Researchers have created an automated system to solve Google’s reCAPTCHA auditory challenges.
Poor, poor prove-you’re-a-human reCAPTCHA tests – also known as Completely Automated Procedures for Telling Computers and Humans Apart – they get no respect!
The point of reCAPTCHA challenges is to act as a gate that lets humans through but stops or slows down bots (software robots), so a bot that can solve a CAPTCHA automatically defeats the whole object of reCAPTCHA. And yet, that’s precisely what keeps happening. There are three kinds, and they’ve all been automatically kicked over by researchers:
- Image Challenge: when Google makes you select related images from a set.
- Audio Challenge: when you need to enter numbers that are read out loud.
- Text Challenge: when you need to pick all the phrases that match a given category.
No. 1, the image challenge, was gamed last year when researchers used Google’s own massive image search database in reverse, finding words to match an image, rather than images to match a word, to help them find images in a reCAPTCHA set that shared a particular characteristic.
Then, the audio challenge purportedly fell for the first time in March, stumbling on one of Google’s own services: this time, it was Google’s speech recognition API.
A security researcher identifying him-/herself only as East-Ee Security claimed to have discovered what they called a “logic vulnerability” that allowed for easy bypass of Google’s ReCaptcha v2 anywhere on the web.
Now, we have another auditory CAPTCHA smackdown: University of Maryland researchers say they’ve created what they’re calling unCaptcha: an automated system to solve auditory challenges with a success rate of about 85%.
It isn’t the first defeat for audio reCAPTCHA, instead unCaptcha is designed to prove that beating Google’s bot challenge is practical and cheap:
unCaptcha combines free, public, online speech-to-text engines with a novel phonetic mapping technique, demonstrating that it requires minimal resources to mount a large-scale successful attack on the reCaptcha system.
The system starts by slicing up an audio challenge and sending each piece to multiple online speech-to-text services. The answers from each service are treated as votes for the right answer, with votes weighted according to the phonetic similarity of different words, and each service’s typical accuracy. The final answer is assembled from the winning slices.
For more details, check out the code on GitHub and the researchers’ paper (PDF), titled unCaptcha: A Low-Resource Defeat of reCaptcha’s Audio Challenge.
As the University of Maryland researchers note, reCAPTCHA doesn’t just challenge our kitten-image, spoken-word or garbly text recognition. It also observes our subtle signs of humanity: say, how we type, how we move a mouse, and so on. Sometimes, those subtle clues aren’t enough for reCAPTCHA to discern whether we’re human, and that’s when the picture grids pop up.
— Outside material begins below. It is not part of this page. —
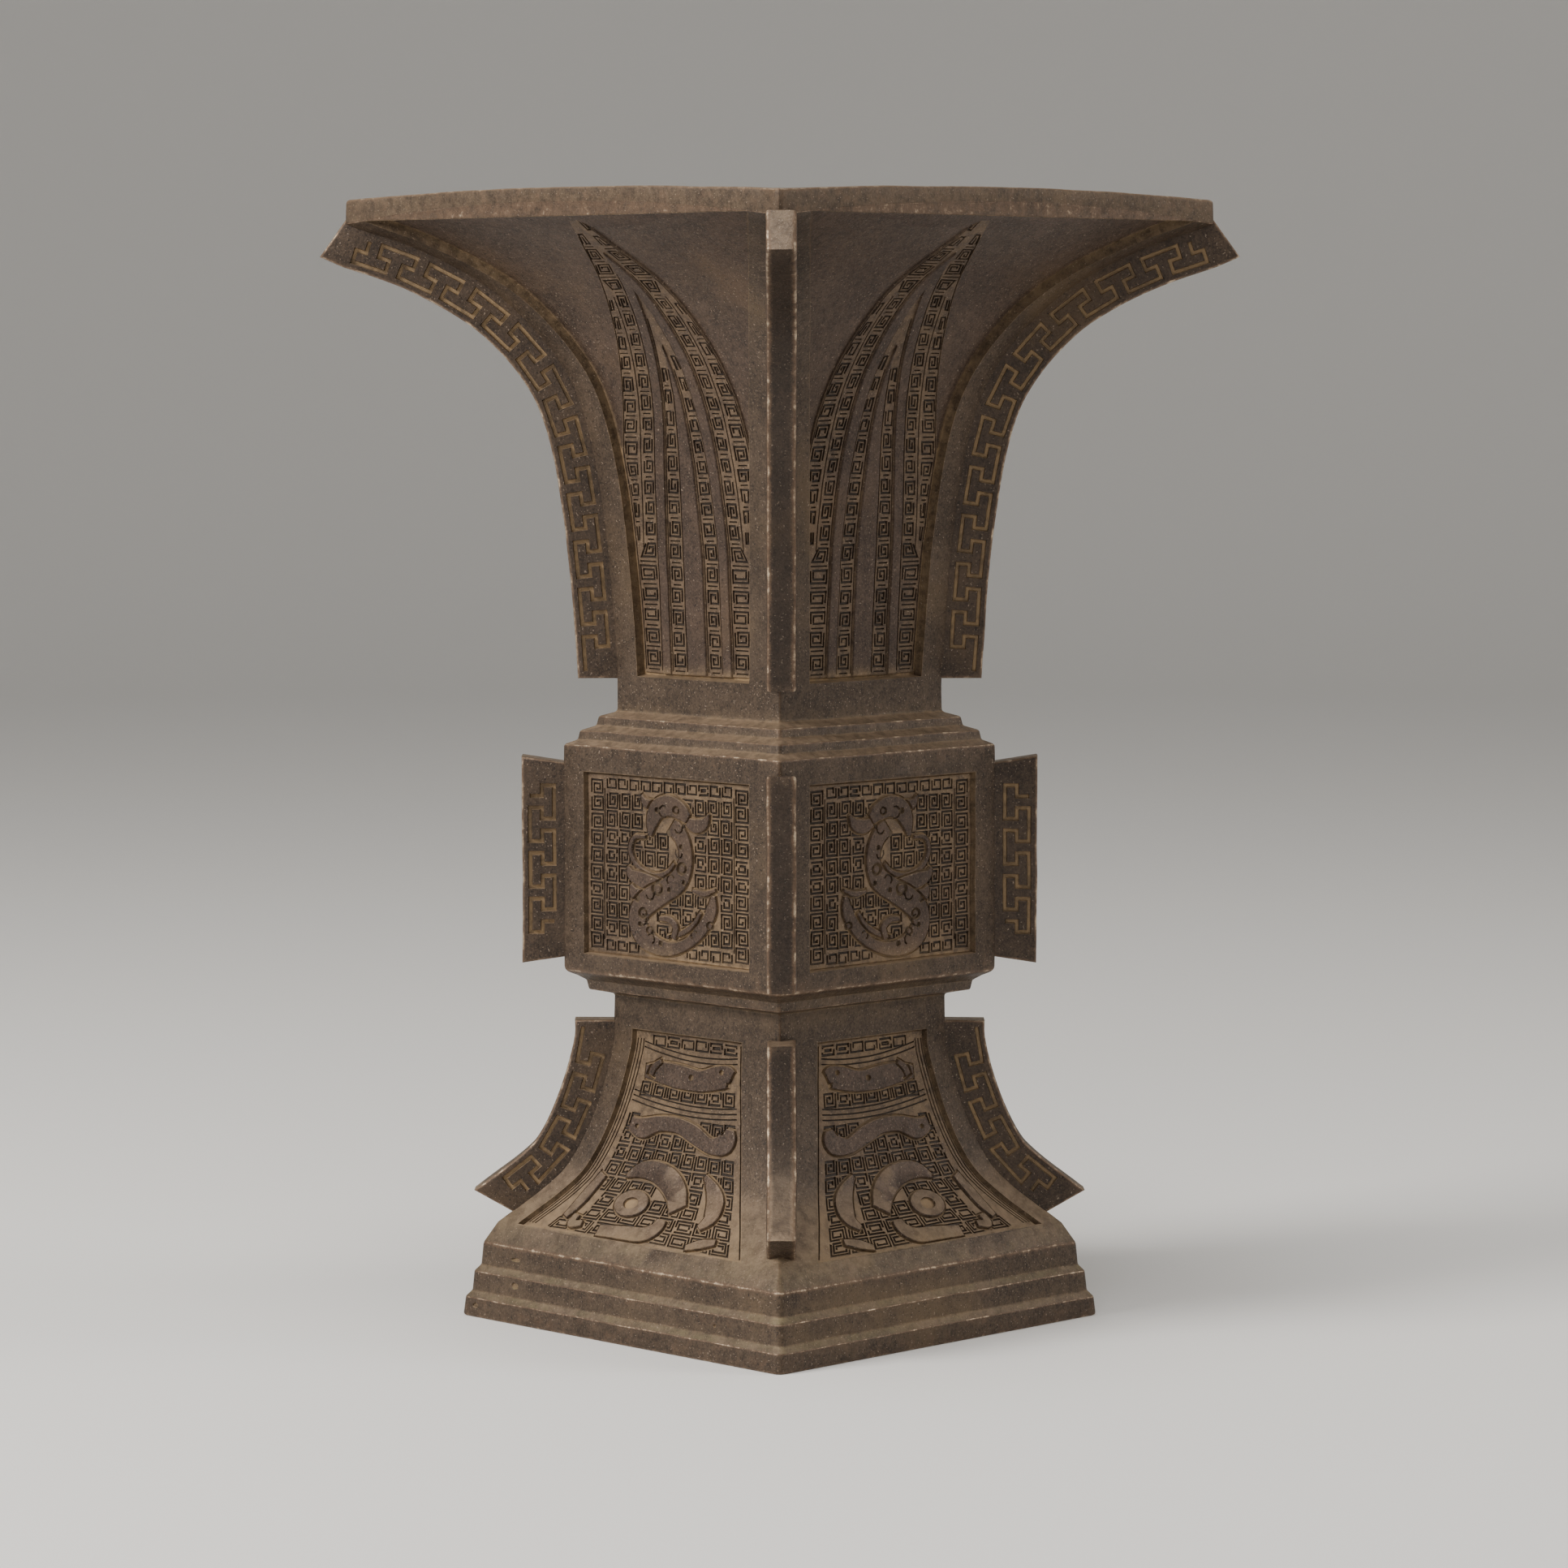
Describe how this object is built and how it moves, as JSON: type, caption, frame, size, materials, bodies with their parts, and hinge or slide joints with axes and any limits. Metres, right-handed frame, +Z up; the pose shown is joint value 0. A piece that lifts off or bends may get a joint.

Likewise, users who are visually impaired can keep hitting reload until they’re presented with a microphone to get the audio challenge instead. Mobile users are presented with a grid of images and instructed to select those that match a given challenge word.
The tracking of subtle clues such as mouse movements has been around since 2013, when Google revealed what it called its Advanced Risk Analysis backend for reCAPTCHA.
CAPTCHA challenges aren’t the be-all and end-all: rather, they’re meant as a stumbling block, to slow down bots as much as possible.
Whether they’re capable of being automatically defeated or not hopefully won’t mean too much, if Google has its way. It’s been working on Invisible reCAPTCHA: a free service that uses its advanced risk analysis technology, combined with machine learning, to separate humans from bots. That means no more need for us to click on anything at all.
Google made Invisible reCAPTCHA available for website developers in March 2017. No details on how it works, but Google said in June 2017 that “millions” of users have passed through with zero clicks every day.
It didn’t say how many bots had passed through.